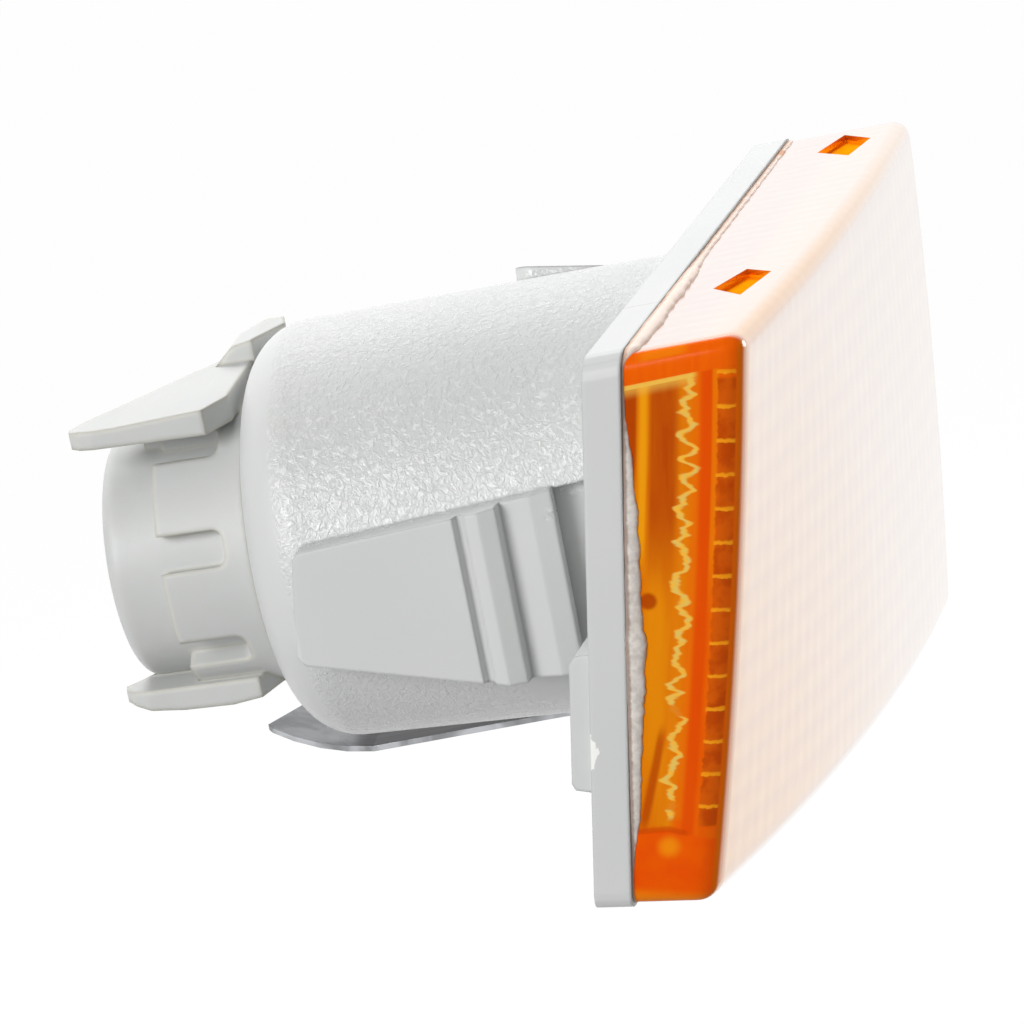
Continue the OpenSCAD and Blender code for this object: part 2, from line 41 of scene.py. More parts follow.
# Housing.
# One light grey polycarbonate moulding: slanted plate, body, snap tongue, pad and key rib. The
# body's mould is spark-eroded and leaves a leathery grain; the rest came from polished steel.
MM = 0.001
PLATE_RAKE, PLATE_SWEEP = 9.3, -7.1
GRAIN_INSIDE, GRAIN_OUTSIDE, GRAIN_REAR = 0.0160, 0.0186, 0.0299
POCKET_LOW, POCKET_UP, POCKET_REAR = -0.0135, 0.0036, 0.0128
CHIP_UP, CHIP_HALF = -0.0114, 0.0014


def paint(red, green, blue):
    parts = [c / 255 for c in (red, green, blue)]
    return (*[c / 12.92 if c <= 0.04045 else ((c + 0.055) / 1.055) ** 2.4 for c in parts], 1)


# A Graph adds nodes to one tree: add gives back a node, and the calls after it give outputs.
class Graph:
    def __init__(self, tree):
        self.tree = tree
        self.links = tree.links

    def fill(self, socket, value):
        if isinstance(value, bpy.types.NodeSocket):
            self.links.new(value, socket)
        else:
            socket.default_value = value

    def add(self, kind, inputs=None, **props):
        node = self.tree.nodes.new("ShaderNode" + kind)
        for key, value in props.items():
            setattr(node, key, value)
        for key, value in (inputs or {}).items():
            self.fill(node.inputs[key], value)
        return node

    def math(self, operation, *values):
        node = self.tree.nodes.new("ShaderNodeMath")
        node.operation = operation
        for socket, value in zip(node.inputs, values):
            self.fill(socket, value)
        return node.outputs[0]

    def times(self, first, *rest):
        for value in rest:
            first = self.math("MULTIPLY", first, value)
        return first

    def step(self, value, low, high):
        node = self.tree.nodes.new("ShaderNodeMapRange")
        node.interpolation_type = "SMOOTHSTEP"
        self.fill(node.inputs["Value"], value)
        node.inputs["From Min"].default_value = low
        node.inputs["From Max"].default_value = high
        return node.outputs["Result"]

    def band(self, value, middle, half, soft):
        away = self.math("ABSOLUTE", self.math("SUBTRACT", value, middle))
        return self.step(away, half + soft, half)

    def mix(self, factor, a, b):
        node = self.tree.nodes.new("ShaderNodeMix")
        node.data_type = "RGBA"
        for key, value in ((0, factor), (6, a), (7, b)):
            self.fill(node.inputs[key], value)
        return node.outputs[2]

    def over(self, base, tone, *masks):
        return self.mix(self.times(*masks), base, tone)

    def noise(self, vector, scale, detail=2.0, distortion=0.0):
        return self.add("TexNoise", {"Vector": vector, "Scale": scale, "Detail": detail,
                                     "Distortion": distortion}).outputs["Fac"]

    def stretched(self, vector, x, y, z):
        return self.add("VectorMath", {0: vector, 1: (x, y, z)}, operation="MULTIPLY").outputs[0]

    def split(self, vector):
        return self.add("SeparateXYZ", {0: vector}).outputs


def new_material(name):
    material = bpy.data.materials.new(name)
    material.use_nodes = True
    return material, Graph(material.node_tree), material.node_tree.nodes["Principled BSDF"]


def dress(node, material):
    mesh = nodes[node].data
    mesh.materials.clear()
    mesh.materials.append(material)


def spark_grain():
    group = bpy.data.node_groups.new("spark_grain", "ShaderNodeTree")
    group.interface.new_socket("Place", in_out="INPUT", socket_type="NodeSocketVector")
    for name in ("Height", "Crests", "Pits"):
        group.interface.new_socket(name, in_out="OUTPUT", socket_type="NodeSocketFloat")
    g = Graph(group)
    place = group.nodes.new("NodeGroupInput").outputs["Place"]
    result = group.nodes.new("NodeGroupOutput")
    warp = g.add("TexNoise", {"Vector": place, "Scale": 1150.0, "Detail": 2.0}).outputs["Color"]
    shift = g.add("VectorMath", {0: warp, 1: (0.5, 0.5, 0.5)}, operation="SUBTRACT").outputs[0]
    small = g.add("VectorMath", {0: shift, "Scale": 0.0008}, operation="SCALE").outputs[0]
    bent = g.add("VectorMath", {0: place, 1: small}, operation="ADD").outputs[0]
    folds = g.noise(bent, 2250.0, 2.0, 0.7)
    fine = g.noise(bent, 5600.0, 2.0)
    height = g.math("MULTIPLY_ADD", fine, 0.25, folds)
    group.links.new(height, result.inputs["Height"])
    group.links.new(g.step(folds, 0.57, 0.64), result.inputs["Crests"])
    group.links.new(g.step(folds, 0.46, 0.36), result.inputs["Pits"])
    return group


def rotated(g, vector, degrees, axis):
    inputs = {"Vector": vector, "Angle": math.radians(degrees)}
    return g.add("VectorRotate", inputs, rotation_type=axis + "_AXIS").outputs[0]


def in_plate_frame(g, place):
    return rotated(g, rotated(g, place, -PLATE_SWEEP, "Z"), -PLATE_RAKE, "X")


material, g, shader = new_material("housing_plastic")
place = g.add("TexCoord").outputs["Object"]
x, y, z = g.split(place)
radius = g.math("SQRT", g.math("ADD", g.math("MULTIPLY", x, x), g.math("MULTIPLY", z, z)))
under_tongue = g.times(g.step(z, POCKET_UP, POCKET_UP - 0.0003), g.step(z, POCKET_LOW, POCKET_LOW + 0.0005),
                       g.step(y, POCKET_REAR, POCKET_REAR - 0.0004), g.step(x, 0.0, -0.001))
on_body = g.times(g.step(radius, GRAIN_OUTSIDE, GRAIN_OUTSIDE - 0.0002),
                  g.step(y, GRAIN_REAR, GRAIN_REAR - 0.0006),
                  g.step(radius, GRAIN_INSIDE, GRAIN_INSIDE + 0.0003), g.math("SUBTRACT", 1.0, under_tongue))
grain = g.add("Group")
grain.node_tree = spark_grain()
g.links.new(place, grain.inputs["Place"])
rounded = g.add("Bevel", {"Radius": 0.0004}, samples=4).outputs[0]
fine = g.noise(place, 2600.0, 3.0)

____

• **EXERCISE**: Each line in the data that holds the string "parts" should be found and copied.

• **WRITTEN ANSWER**:
Continue the OpenSCAD and Blender code for this object: part 2, from line 41 of scene.py. More parts follow.
    parts = [c / 255 for c in (red, green, blue)]
    return (*[c / 12.92 if c <= 0.04045 else ((c + 0.055) / 1.055) ** 2.4 for c in parts], 1)